### WHAT TO WORK ON:
Print every line of the listing exactly, please.

[start ENTRIES SHOWN]

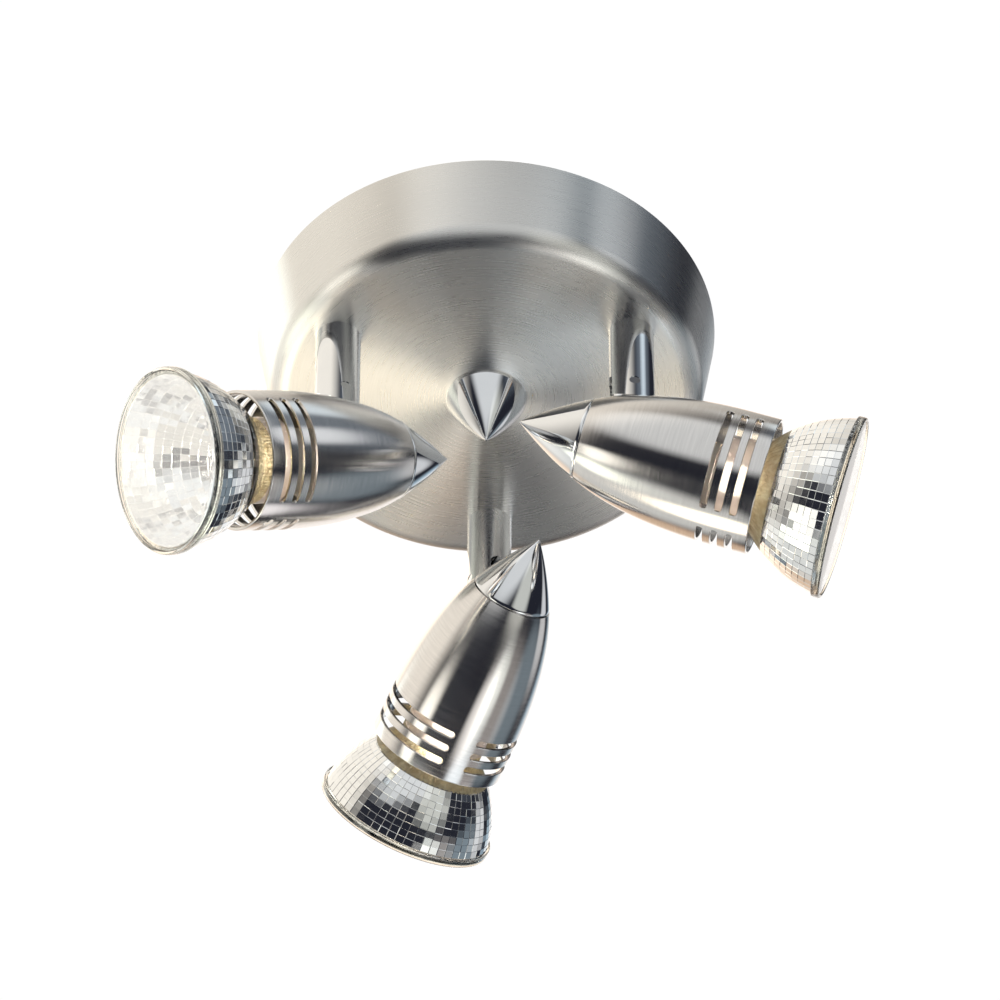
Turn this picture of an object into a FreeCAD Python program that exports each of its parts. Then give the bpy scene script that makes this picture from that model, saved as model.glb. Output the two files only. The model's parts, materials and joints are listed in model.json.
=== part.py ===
"""Round ceiling plate with three swivelling, tilting spot heads for twist-lock GU10 lamps.

Millimetres. The origin is the centre of the plate's back, on the ceiling; +Z points up into the
ceiling, so the whole fitting hangs on the -Z side. Each head has its own frame: X runs along the
barrel from the cone joint to the lamp, Z runs from the barrel's axis towards the tilt pivot.
"""
import FreeCAD, Part
import math
import os

V = FreeCAD.Vector
X_AXIS = V(1, 0, 0)
Y_AXIS = V(0, 1, 0)
Z_AXIS = V(0, 0, 1)

# Ceiling plate: a spun dish with a conical wall and a soft shoulder
PLATE_BACK_RADIUS = 64.0
PLATE_CORNER_RADIUS = 59.7
PLATE_DEPTH = 27.5
PLATE_THICKNESS = 1.0
SHOULDER_FILLET = 6.0

# Arms: three rods at 120 degrees, each ending in a full-round fork
ARM_PITCH_RADIUS = 46.7
ARM_RADIUS = 6.25
PIVOT_BELOW_FACE = 25.8
FORK_SLOT_WIDTH = 4.7
FORK_ARCH_BELOW_FACE = 19.6
FORK_WEB_X = 5.1
ARM_BORE_RADIUS = 2.6
SPIGOT_RADIUS = 4.95
SPIGOT_HOLE_RADIUS = 5.02
SPIGOT_LENGTH = 8.0
WASHER_THICKNESS = 0.8
WASHER_RADIUS = 8.0
SWIVEL_NUT_ACROSS_FLATS = 14.0
SWIVEL_NUT_THICKNESS = 4.0
PIVOT_PIN_RADIUS = 1.5
PIVOT_PIN_HALF_LENGTH = 6.05
FIT_CLEARANCE = 0.05

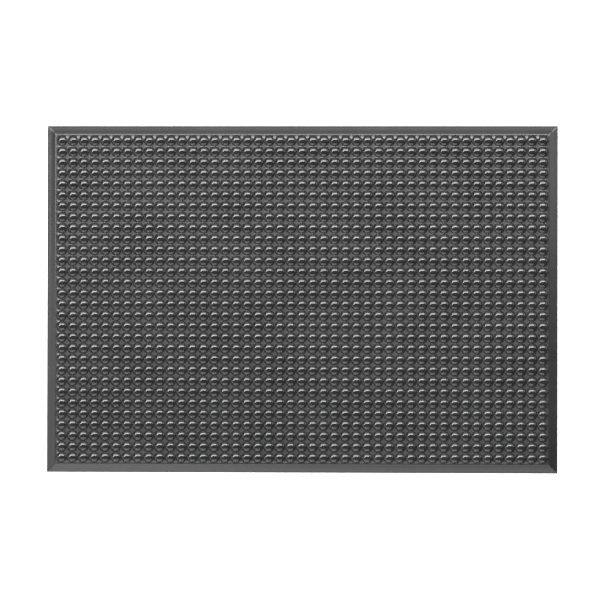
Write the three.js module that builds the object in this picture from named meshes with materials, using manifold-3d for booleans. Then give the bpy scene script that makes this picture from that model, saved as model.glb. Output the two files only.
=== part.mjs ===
// Domed rubber floor mat with ramp edging, in millimetres, +Z up.
// The origin is the centre of the underside: X runs along the mat, Y across it.
//
// Seven bonded pieces: a domed tread over a cushion core over a backing sheet, and four
// edging strips with mitred ends. Each strip holds on by a tongue that is bonded between
// the core and the backing.

import * as THREE from "three";
import { mergeGeometries, mergeVertices } from "three/addons/utils/BufferGeometryUtils.js";
import Module from "manifold-3d";

// ---- driving dimensions ----

const MAT_LENGTH = 900; // along X, over the edging
const DOME_PITCH = 19.25; // the same both ways
const DOME_COLUMNS = 45; // along X
const DOME_ROWS = 30; // along Y

const MAT_HEIGHT = 14; // floor to dome crest
const DOME_RISE = 3.6; // crest above the flat between the domes
const TREAD_BODY = 3.2; // solid rubber under the domes
const BACKING_THICK = 1.6;
const BOND_LINE = 0.3; // cement between two pieces

const TONGUE_REACH = 12; // how far an edging strip runs in under the core
const TONGUE_THICK = 2.4;

const RAMP_TOP = 9.8; // where the ramp meets the side of the field
const NOSE_HEIGHT = 3.1; // where the ramp turns down to the floor
const NOSE_REACH = 2.7;
const LIP_HEIGHT = 0.6; // upright edge of the nose
const RAMP_SAG = 0.55; // how far the ramp dips below a straight slope
const RAMP_STEPS = 6;
const NOSE_STEPS = 5;

// ---- worked out from them ----

const FIELD_LENGTH = DOME_COLUMNS * DOME_PITCH;
const FIELD_WIDTH = DOME_ROWS * DOME_PITCH;
const RAMP_WIDTH = (MAT_LENGTH - FIELD_LENGTH) / 2;

const FIELD_TOP = MAT_HEIGHT - DOME_RISE; // the flat between the domes
const TREAD_BOTTOM = FIELD_TOP - TREAD_BODY;
const CORE_TOP = TREAD_BOTTOM - BOND_LINE;
const CORE_BOTTOM = BACKING_THICK + BOND_LINE;
const TONGUE_TOP = CORE_BOTTOM + TONGUE_THICK;
const CORE_STEP = TONGUE_TOP + BOND_LINE; // underside of the core where it laps a tongue

const wasm = await Module();
wasm.setup();

// ---- joining and cutting ----

// A three.js geometry as a manifold-3d solid.
function solid(geometry) {
  const bare = geometry.clone();
  for (const name of Object.keys(bare.attributes)) {
    if (name !== "position") bare.deleteAttribute(name);
  }
  const merged = mergeVertices(bare, 1e-4);
  return new wasm.Manifold(
    new wasm.Mesh({
      numProp: 3,
      vertProperties: merged.attributes.position.array,
      triVerts: new Uint32Array(merged.index.array),
    }),
  );
}

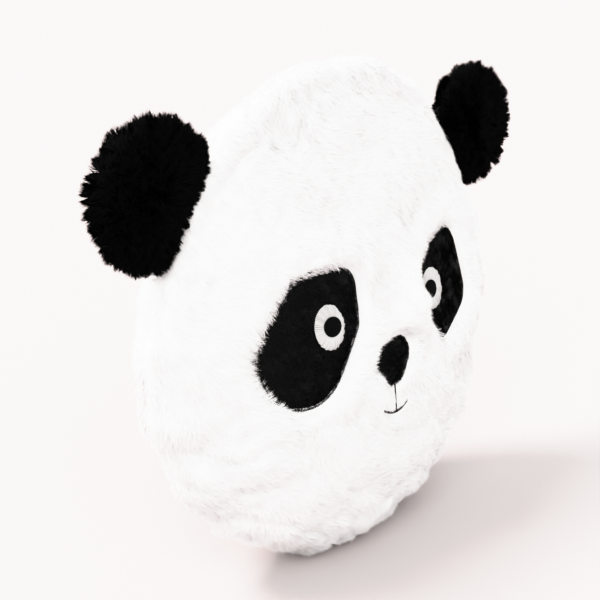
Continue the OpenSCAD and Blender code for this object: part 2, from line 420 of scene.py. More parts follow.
def grow_fur(name, roots, normals, comb, length, lean, half_width, material, seed, uneven=0.2):
    """Mesh of flat tapered strands that rise from just under the skin and lie over along comb.

    length and lean, the angle from upright, may be one for all or one for each; uneven is how much lengths
    differ. The UV map gives every strand a cell of its own, so that each keeps its own shade in a texture.
    """
    rng = np.random.default_rng(seed)
    count = len(roots)
    along = unit(comb - dots(comb, normals) * normals)
    across = unit(np.cross(along, normals))
    spin = rng.normal(scale=0.5, size=(count, 1))
    blade = unit(across * np.cos(spin) + normals * np.sin(spin))
    length = (length * rng.uniform(1 - 1.3 * uneven, 1 + 0.6 * uneven, size=count))[:, None]
    lean = np.asarray(lean).reshape(-1, 1) + rng.normal(scale=0.12, size=(count, 1))
    rise, reach = length * np.cos(lean), length * np.sin(lean)
    half = half_width * rng.uniform(0.7, 1.25, size=(count, 1))
    under_skin = 0.001
    base = roots - under_skin * normals
    middle = roots + 0.6 * rise * normals + 0.4 * reach * along
    tip = roots + rise * normals + reach * along
    points = np.stack([base - half * blade, base + half * blade, middle - 0.85 * half * blade,
                       middle + 0.85 * half * blade, tip], axis=1)
    points[..., 2] = np.maximum(points[..., 2], OVER_FLOOR)

    mesh = bpy.data.meshes.new(name)
    mesh.vertices.add(5 * count)
    mesh.vertices.foreach_set("co", points.ravel())
    pattern = np.array([0, 1, 3, 2, 2, 3, 4])
    firsts = 5 * np.arange(count)[:, None]
    mesh.loops.add(7 * count)
    mesh.loops.foreach_set("vertex_index", (firsts + pattern).ravel())
    mesh.polygons.add(2 * count)
    mesh.polygons.foreach_set("loop_start", (7 * np.arange(count)[:, None] + (0, 4)).ravel())
    mesh.update(calc_edges=True)

    heights = np.array([0, 0, 0.5, 0.5, 1.0])
    sides = np.array([0, 1, 0, 1, 0.5])
    own = rng.uniform(size=(count, 1))
    # Colour value: a random tone per strand, which is the fur's own, plus a rise from root to tip that is
    # painted shade deep in the pile, darkest at the roots.
    shade = mesh.attributes.new("shade", "FLOAT", "POINT")
    shade.data.foreach_set("value", (0.55 * own + 0.45 * heights).ravel())
    columns = math.ceil(math.sqrt(count))
    cell = np.stack([np.arange(count) % columns, np.arange(count) // columns], axis=-1)[:, None, :]
    inside = 0.15 + 0.7 * np.stack([sides, heights], axis=-1)[pattern]
    mesh.uv_layers.new(name="OFBake").data.foreach_set("uv", ((cell + inside) / columns).ravel())

    shading = unit(normals + 0.12 * along * rng.normal(size=(count, 1)) + 0.10 * rng.normal(size=(count, 3)))
    mesh.shade_smooth()
    mesh.normals_split_custom_set_from_vertices(np.repeat(shading, 5, axis=0).tolist())
    obj = bpy.data.objects.new(name, mesh)
    bpy.context.collection.objects.link(obj)
    mesh.materials.append(material)
    return obj


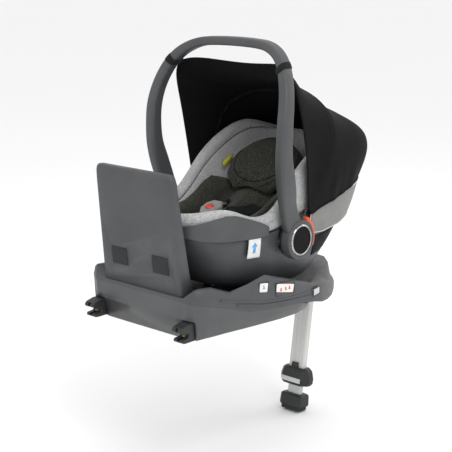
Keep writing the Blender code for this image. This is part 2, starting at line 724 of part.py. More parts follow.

[end ENTRIES SHOWN]

### ANSWER TO THIS PROBLEM:
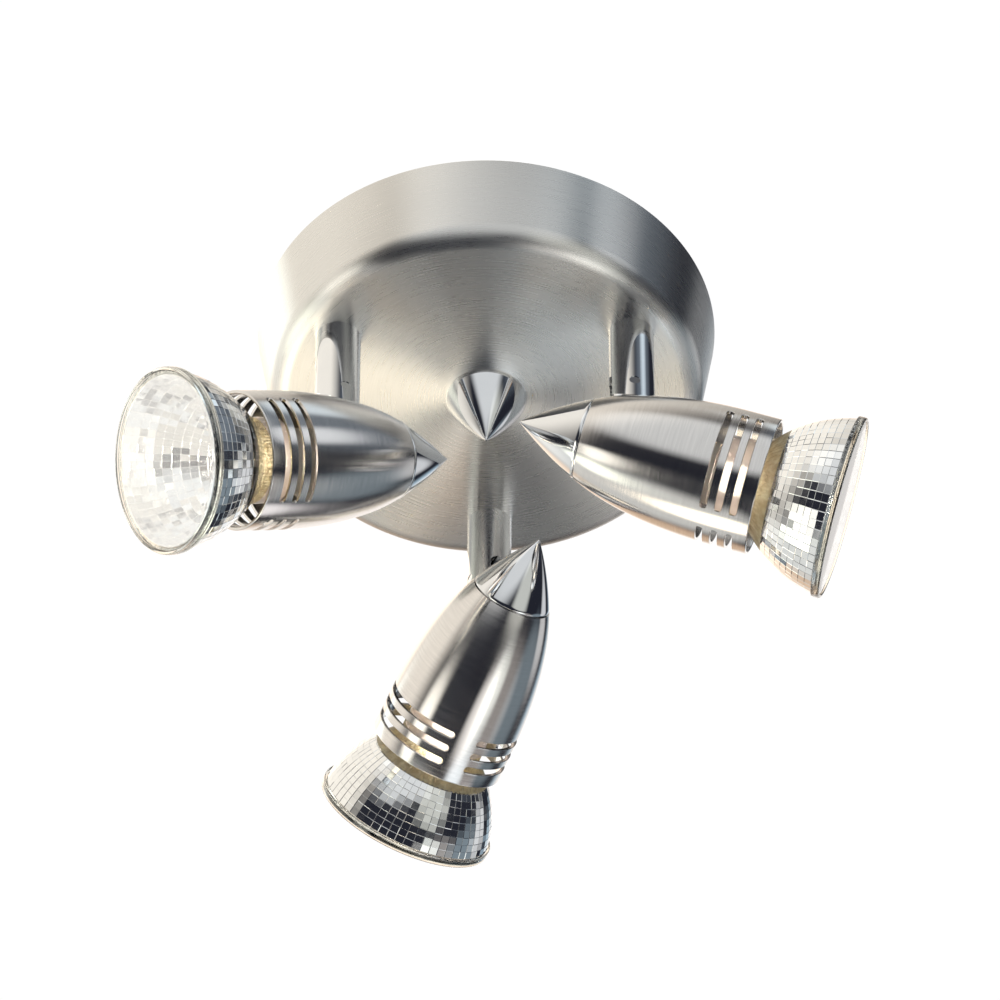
Turn this picture of an object into a FreeCAD Python program that exports each of its parts. Then give the bpy scene script that makes this picture from that model, saved as model.glb. Output the two files only. The model's parts, materials and joints are listed in model.json.
=== part.py ===
"""Round ceiling plate with three swivelling, tilting spot heads for twist-lock GU10 lamps.

Millimetres. The origin is the centre of the plate's back, on the ceiling; +Z points up into the
ceiling, so the whole fitting hangs on the -Z side. Each head has its own frame: X runs along the
barrel from the cone joint to the lamp, Z runs from the barrel's axis towards the tilt pivot.
"""
import FreeCAD, Part
import math
import os

V = FreeCAD.Vector
X_AXIS = V(1, 0, 0)
Y_AXIS = V(0, 1, 0)
Z_AXIS = V(0, 0, 1)

# Ceiling plate: a spun dish with a conical wall and a soft shoulder
PLATE_BACK_RADIUS = 64.0
PLATE_CORNER_RADIUS = 59.7
PLATE_DEPTH = 27.5
PLATE_THICKNESS = 1.0
SHOULDER_FILLET = 6.0

# Arms: three rods at 120 degrees, each ending in a full-round fork
ARM_PITCH_RADIUS = 46.7
ARM_RADIUS = 6.25
PIVOT_BELOW_FACE = 25.8
FORK_SLOT_WIDTH = 4.7
FORK_ARCH_BELOW_FACE = 19.6
FORK_WEB_X = 5.1
ARM_BORE_RADIUS = 2.6
SPIGOT_RADIUS = 4.95
SPIGOT_HOLE_RADIUS = 5.02
SPIGOT_LENGTH = 8.0
WASHER_THICKNESS = 0.8
WASHER_RADIUS = 8.0
SWIVEL_NUT_ACROSS_FLATS = 14.0
SWIVEL_NUT_THICKNESS = 4.0
PIVOT_PIN_RADIUS = 1.5
PIVOT_PIN_HALF_LENGTH = 6.05
FIT_CLEARANCE = 0.05

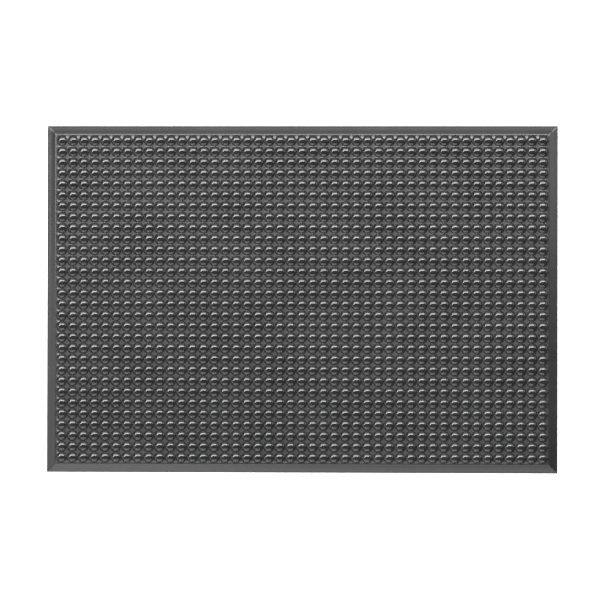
Write the three.js module that builds the object in this picture from named meshes with materials, using manifold-3d for booleans. Then give the bpy scene script that makes this picture from that model, saved as model.glb. Output the two files only.
=== part.mjs ===
// Domed rubber floor mat with ramp edging, in millimetres, +Z up.
// The origin is the centre of the underside: X runs along the mat, Y across it.
//
// Seven bonded pieces: a domed tread over a cushion core over a backing sheet, and four
// edging strips with mitred ends. Each strip holds on by a tongue that is bonded between
// the core and the backing.

import * as THREE from "three";
import { mergeGeometries, mergeVertices } from "three/addons/utils/BufferGeometryUtils.js";
import Module from "manifold-3d";

// ---- driving dimensions ----

const MAT_LENGTH = 900; // along X, over the edging
const DOME_PITCH = 19.25; // the same both ways
const DOME_COLUMNS = 45; // along X
const DOME_ROWS = 30; // along Y

const MAT_HEIGHT = 14; // floor to dome crest
const DOME_RISE = 3.6; // crest above the flat between the domes
const TREAD_BODY = 3.2; // solid rubber under the domes
const BACKING_THICK = 1.6;
const BOND_LINE = 0.3; // cement between two pieces

const TONGUE_REACH = 12; // how far an edging strip runs in under the core
const TONGUE_THICK = 2.4;

const RAMP_TOP = 9.8; // where the ramp meets the side of the field
const NOSE_HEIGHT = 3.1; // where the ramp turns down to the floor
const NOSE_REACH = 2.7;
const LIP_HEIGHT = 0.6; // upright edge of the nose
const RAMP_SAG = 0.55; // how far the ramp dips below a straight slope
const RAMP_STEPS = 6;
const NOSE_STEPS = 5;

// ---- worked out from them ----

const FIELD_LENGTH = DOME_COLUMNS * DOME_PITCH;
const FIELD_WIDTH = DOME_ROWS * DOME_PITCH;
const RAMP_WIDTH = (MAT_LENGTH - FIELD_LENGTH) / 2;

const FIELD_TOP = MAT_HEIGHT - DOME_RISE; // the flat between the domes
const TREAD_BOTTOM = FIELD_TOP - TREAD_BODY;
const CORE_TOP = TREAD_BOTTOM - BOND_LINE;
const CORE_BOTTOM = BACKING_THICK + BOND_LINE;
const TONGUE_TOP = CORE_BOTTOM + TONGUE_THICK;
const CORE_STEP = TONGUE_TOP + BOND_LINE; // underside of the core where it laps a tongue

const wasm = await Module();
wasm.setup();

// ---- joining and cutting ----

// A three.js geometry as a manifold-3d solid.
function solid(geometry) {
  const bare = geometry.clone();
  for (const name of Object.keys(bare.attributes)) {
    if (name !== "position") bare.deleteAttribute(name);
  }
  const merged = mergeVertices(bare, 1e-4);
  return new wasm.Manifold(
    new wasm.Mesh({
      numProp: 3,
      vertProperties: merged.attributes.position.array,
      triVerts: new Uint32Array(merged.index.array),
    }),
  );
}

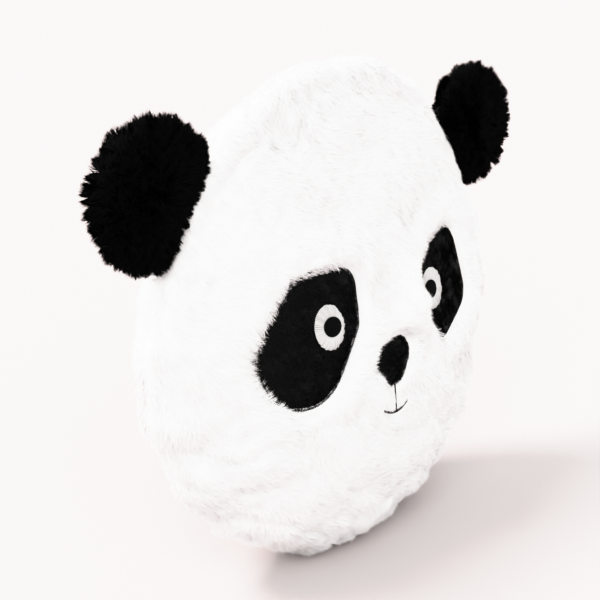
Continue the OpenSCAD and Blender code for this object: part 2, from line 420 of scene.py. More parts follow.
def grow_fur(name, roots, normals, comb, length, lean, half_width, material, seed, uneven=0.2):
    """Mesh of flat tapered strands that rise from just under the skin and lie over along comb.

    length and lean, the angle from upright, may be one for all or one for each; uneven is how much lengths
    differ. The UV map gives every strand a cell of its own, so that each keeps its own shade in a texture.
    """
    rng = np.random.default_rng(seed)
    count = len(roots)
    along = unit(comb - dots(comb, normals) * normals)
    across = unit(np.cross(along, normals))
    spin = rng.normal(scale=0.5, size=(count, 1))
    blade = unit(across * np.cos(spin) + normals * np.sin(spin))
    length = (length * rng.uniform(1 - 1.3 * uneven, 1 + 0.6 * uneven, size=count))[:, None]
    lean = np.asarray(lean).reshape(-1, 1) + rng.normal(scale=0.12, size=(count, 1))
    rise, reach = length * np.cos(lean), length * np.sin(lean)
    half = half_width * rng.uniform(0.7, 1.25, size=(count, 1))
    under_skin = 0.001
    base = roots - under_skin * normals
    middle = roots + 0.6 * rise * normals + 0.4 * reach * along
    tip = roots + rise * normals + reach * along
    points = np.stack([base - half * blade, base + half * blade, middle - 0.85 * half * blade,
                       middle + 0.85 * half * blade, tip], axis=1)
    points[..., 2] = np.maximum(points[..., 2], OVER_FLOOR)

    mesh = bpy.data.meshes.new(name)
    mesh.vertices.add(5 * count)
    mesh.vertices.foreach_set("co", points.ravel())
    pattern = np.array([0, 1, 3, 2, 2, 3, 4])
    firsts = 5 * np.arange(count)[:, None]
    mesh.loops.add(7 * count)
    mesh.loops.foreach_set("vertex_index", (firsts + pattern).ravel())
    mesh.polygons.add(2 * count)
    mesh.polygons.foreach_set("loop_start", (7 * np.arange(count)[:, None] + (0, 4)).ravel())
    mesh.update(calc_edges=True)

    heights = np.array([0, 0, 0.5, 0.5, 1.0])
    sides = np.array([0, 1, 0, 1, 0.5])
    own = rng.uniform(size=(count, 1))
    # Colour value: a random tone per strand, which is the fur's own, plus a rise from root to tip that is
    # painted shade deep in the pile, darkest at the roots.
    shade = mesh.attributes.new("shade", "FLOAT", "POINT")
    shade.data.foreach_set("value", (0.55 * own + 0.45 * heights).ravel())
    columns = math.ceil(math.sqrt(count))
    cell = np.stack([np.arange(count) % columns, np.arange(count) // columns], axis=-1)[:, None, :]
    inside = 0.15 + 0.7 * np.stack([sides, heights], axis=-1)[pattern]
    mesh.uv_layers.new(name="OFBake").data.foreach_set("uv", ((cell + inside) / columns).ravel())

    shading = unit(normals + 0.12 * along * rng.normal(size=(count, 1)) + 0.10 * rng.normal(size=(count, 3)))
    mesh.shade_smooth()
    mesh.normals_split_custom_set_from_vertices(np.repeat(shading, 5, axis=0).tolist())
    obj = bpy.data.objects.new(name, mesh)
    bpy.context.collection.objects.link(obj)
    mesh.materials.append(material)
    return obj


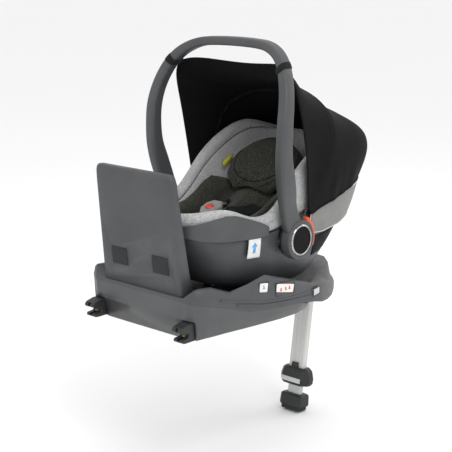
Keep writing the Blender code for this image. This is part 2, starting at line 724 of part.py. More parts follow.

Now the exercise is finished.